§ Exercise task
Copy exactly the lines of the records below, and only those lines, beginning with the line that contains "Continue the FreeCAD" and ending with the line that contains "# Drain and plug".

[CAD and scene scripts]

■ ■ ■ ■ ■ ■ ■

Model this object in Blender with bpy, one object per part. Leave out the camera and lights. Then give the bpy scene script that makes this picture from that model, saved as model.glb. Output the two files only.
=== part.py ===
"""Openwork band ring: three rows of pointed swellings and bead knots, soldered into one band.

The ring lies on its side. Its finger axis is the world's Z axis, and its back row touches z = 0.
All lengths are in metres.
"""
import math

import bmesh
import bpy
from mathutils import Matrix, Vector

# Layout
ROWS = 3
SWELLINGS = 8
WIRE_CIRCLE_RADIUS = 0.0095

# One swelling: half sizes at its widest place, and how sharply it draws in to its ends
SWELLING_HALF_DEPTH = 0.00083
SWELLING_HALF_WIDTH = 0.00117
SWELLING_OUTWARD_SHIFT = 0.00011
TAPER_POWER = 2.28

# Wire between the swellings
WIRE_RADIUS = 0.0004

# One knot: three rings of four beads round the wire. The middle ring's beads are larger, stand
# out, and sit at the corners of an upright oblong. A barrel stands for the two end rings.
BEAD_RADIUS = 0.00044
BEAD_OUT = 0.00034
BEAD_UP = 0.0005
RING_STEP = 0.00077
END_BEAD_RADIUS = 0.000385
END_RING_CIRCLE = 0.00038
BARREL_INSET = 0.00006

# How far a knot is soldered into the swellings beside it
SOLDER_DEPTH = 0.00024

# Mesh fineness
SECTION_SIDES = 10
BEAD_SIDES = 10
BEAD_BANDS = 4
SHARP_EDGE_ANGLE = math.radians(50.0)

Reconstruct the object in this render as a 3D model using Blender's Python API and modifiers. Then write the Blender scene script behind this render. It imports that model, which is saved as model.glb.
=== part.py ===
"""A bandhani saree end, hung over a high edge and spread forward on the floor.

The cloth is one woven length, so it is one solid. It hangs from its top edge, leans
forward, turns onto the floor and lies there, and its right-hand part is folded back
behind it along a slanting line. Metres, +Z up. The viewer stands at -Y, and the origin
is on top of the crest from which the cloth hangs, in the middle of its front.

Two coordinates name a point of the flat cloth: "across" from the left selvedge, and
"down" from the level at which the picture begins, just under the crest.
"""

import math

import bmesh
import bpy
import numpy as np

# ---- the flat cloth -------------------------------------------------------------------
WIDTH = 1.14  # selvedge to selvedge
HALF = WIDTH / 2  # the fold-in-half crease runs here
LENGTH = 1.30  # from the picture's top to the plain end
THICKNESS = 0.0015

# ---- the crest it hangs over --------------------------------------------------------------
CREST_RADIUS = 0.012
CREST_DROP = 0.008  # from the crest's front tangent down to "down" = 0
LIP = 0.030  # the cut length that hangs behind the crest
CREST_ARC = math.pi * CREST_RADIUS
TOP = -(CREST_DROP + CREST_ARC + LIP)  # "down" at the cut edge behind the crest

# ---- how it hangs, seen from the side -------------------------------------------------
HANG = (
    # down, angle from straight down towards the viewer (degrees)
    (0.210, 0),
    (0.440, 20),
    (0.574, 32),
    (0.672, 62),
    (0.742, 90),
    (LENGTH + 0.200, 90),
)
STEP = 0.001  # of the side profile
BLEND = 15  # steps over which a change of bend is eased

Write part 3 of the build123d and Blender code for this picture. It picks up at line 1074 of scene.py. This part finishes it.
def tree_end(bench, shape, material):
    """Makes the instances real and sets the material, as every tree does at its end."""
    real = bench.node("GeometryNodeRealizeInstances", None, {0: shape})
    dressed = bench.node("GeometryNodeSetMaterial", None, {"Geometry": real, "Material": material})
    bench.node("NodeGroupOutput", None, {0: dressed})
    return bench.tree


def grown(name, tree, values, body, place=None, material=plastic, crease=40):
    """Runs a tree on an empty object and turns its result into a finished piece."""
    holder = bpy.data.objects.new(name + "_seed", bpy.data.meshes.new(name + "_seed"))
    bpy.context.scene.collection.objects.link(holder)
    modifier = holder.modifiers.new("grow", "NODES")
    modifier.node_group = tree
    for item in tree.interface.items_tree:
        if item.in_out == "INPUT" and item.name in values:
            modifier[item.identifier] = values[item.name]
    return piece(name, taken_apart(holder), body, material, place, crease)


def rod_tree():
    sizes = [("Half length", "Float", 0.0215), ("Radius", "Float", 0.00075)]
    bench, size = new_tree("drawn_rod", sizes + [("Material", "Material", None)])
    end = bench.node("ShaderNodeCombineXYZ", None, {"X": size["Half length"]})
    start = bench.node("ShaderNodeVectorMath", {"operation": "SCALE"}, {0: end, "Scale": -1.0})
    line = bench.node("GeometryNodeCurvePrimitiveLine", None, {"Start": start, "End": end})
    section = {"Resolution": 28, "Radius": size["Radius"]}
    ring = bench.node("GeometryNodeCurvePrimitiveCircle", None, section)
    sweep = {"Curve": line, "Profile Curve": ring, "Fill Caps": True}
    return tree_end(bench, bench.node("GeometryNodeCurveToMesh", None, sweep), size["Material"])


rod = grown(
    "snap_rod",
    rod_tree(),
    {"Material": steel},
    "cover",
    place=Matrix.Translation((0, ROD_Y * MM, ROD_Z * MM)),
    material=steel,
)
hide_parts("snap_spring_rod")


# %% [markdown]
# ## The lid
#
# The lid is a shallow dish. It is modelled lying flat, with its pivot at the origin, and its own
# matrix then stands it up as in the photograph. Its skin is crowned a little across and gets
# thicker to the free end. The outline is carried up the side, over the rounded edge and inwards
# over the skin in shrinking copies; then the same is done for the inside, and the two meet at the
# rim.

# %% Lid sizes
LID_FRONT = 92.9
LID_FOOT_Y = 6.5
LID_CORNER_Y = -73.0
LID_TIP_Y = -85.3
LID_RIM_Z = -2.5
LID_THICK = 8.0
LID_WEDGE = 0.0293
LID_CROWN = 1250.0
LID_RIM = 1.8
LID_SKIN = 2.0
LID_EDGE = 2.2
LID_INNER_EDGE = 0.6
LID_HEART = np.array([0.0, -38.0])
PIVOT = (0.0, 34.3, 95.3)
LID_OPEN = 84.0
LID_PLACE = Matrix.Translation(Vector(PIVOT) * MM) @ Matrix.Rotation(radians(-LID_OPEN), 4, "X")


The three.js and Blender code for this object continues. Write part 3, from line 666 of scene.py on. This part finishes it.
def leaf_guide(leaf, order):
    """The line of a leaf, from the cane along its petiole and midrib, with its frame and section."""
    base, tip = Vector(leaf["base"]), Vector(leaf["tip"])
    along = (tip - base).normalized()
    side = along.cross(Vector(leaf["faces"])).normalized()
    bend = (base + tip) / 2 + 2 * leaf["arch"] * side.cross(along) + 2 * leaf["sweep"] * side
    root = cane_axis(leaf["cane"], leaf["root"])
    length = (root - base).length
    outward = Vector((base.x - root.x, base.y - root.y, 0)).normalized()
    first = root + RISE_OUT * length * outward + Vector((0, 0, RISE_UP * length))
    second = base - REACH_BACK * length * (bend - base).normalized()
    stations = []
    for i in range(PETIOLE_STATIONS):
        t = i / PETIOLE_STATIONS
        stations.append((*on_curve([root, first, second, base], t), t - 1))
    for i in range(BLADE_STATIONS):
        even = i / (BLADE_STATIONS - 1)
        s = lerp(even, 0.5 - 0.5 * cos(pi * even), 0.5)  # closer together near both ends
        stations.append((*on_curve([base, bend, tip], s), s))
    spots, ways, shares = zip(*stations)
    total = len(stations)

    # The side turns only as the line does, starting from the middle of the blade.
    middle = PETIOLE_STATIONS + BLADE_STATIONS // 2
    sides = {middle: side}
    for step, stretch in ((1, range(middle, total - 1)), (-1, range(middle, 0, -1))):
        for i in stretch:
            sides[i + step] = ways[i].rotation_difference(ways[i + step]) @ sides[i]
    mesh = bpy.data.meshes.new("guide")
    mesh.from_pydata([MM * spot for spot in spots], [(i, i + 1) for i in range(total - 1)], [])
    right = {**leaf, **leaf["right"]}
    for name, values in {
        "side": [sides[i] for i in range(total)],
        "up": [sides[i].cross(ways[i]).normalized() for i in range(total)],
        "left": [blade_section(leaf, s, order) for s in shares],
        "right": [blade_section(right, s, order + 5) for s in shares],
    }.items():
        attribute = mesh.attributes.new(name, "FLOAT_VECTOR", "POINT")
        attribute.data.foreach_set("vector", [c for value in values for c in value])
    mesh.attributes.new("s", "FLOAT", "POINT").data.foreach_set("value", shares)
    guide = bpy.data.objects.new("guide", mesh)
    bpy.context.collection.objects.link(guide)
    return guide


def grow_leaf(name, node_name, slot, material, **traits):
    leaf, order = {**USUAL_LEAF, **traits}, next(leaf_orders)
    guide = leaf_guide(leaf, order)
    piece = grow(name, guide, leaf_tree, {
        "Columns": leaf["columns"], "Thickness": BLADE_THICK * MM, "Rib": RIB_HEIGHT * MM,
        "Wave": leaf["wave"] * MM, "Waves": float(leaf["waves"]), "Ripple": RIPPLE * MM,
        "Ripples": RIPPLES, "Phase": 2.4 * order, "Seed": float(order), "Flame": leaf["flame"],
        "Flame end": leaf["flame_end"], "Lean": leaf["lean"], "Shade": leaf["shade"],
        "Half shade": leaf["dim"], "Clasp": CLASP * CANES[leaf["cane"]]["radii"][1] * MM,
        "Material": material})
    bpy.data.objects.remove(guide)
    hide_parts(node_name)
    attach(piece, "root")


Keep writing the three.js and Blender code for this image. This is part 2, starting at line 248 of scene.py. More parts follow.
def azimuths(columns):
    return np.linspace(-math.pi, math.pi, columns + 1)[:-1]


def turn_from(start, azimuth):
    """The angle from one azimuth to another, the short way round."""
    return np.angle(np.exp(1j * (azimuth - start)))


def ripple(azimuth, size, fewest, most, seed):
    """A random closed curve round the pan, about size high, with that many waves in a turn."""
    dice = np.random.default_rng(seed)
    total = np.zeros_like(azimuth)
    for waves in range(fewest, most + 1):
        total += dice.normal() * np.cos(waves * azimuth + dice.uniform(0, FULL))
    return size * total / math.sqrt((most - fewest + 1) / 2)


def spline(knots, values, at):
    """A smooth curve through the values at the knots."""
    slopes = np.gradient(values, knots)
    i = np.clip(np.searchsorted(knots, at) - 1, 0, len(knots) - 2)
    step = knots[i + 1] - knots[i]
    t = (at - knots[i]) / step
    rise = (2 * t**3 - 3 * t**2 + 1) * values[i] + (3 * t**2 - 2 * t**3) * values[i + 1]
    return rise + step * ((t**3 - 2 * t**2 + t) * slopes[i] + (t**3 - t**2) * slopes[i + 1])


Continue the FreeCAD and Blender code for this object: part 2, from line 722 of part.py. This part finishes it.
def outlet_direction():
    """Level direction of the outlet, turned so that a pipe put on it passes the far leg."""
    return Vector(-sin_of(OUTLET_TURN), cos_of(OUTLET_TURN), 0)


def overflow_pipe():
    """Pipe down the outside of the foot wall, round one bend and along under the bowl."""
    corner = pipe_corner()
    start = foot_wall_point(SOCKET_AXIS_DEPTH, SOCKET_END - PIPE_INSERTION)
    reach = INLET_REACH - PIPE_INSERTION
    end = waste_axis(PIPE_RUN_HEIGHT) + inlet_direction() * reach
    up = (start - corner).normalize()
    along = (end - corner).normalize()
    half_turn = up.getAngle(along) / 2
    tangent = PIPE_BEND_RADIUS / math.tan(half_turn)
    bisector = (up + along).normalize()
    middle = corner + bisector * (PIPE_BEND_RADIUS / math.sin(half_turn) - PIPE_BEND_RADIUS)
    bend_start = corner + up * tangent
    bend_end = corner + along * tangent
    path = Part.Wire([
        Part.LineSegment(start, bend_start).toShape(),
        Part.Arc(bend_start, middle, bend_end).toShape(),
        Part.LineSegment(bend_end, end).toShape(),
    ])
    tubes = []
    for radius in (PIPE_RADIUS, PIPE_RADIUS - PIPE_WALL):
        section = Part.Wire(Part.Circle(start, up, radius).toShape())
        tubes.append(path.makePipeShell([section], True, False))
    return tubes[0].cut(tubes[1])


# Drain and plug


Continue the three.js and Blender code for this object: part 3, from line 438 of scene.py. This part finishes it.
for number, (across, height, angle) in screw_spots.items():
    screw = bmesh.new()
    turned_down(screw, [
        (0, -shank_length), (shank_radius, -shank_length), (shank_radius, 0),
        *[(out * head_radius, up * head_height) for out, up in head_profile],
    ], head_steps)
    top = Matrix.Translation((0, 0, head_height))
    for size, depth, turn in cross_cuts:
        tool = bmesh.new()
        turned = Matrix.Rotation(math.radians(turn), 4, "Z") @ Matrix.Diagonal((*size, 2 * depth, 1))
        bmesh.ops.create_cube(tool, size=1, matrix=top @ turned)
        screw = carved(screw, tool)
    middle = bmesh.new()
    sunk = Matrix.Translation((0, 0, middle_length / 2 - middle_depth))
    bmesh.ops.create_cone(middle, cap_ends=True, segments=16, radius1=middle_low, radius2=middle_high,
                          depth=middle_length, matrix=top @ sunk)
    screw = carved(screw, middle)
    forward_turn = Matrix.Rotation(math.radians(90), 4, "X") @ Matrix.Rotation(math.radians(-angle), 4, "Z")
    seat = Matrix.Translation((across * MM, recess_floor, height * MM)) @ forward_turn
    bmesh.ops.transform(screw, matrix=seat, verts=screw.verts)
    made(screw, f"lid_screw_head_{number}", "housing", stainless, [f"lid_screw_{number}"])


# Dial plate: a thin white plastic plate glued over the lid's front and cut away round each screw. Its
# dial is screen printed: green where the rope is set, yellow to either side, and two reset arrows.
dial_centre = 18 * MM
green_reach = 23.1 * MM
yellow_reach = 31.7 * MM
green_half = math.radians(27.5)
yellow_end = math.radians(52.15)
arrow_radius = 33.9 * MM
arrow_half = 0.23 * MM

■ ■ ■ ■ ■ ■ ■

§ Solution to this task
Continue the FreeCAD and Blender code for this object: part 2, from line 722 of part.py. This part finishes it.
def outlet_direction():
    """Level direction of the outlet, turned so that a pipe put on it passes the far leg."""
    return Vector(-sin_of(OUTLET_TURN), cos_of(OUTLET_TURN), 0)


def overflow_pipe():
    """Pipe down the outside of the foot wall, round one bend and along under the bowl."""
    corner = pipe_corner()
    start = foot_wall_point(SOCKET_AXIS_DEPTH, SOCKET_END - PIPE_INSERTION)
    reach = INLET_REACH - PIPE_INSERTION
    end = waste_axis(PIPE_RUN_HEIGHT) + inlet_direction() * reach
    up = (start - corner).normalize()
    along = (end - corner).normalize()
    half_turn = up.getAngle(along) / 2
    tangent = PIPE_BEND_RADIUS / math.tan(half_turn)
    bisector = (up + along).normalize()
    middle = corner + bisector * (PIPE_BEND_RADIUS / math.sin(half_turn) - PIPE_BEND_RADIUS)
    bend_start = corner + up * tangent
    bend_end = corner + along * tangent
    path = Part.Wire([
        Part.LineSegment(start, bend_start).toShape(),
        Part.Arc(bend_start, middle, bend_end).toShape(),
        Part.LineSegment(bend_end, end).toShape(),
    ])
    tubes = []
    for radius in (PIPE_RADIUS, PIPE_RADIUS - PIPE_WALL):
        section = Part.Wire(Part.Circle(start, up, radius).toShape())
        tubes.append(path.makePipeShell([section], True, False))
    return tubes[0].cut(tubes[1])


# Drain and plug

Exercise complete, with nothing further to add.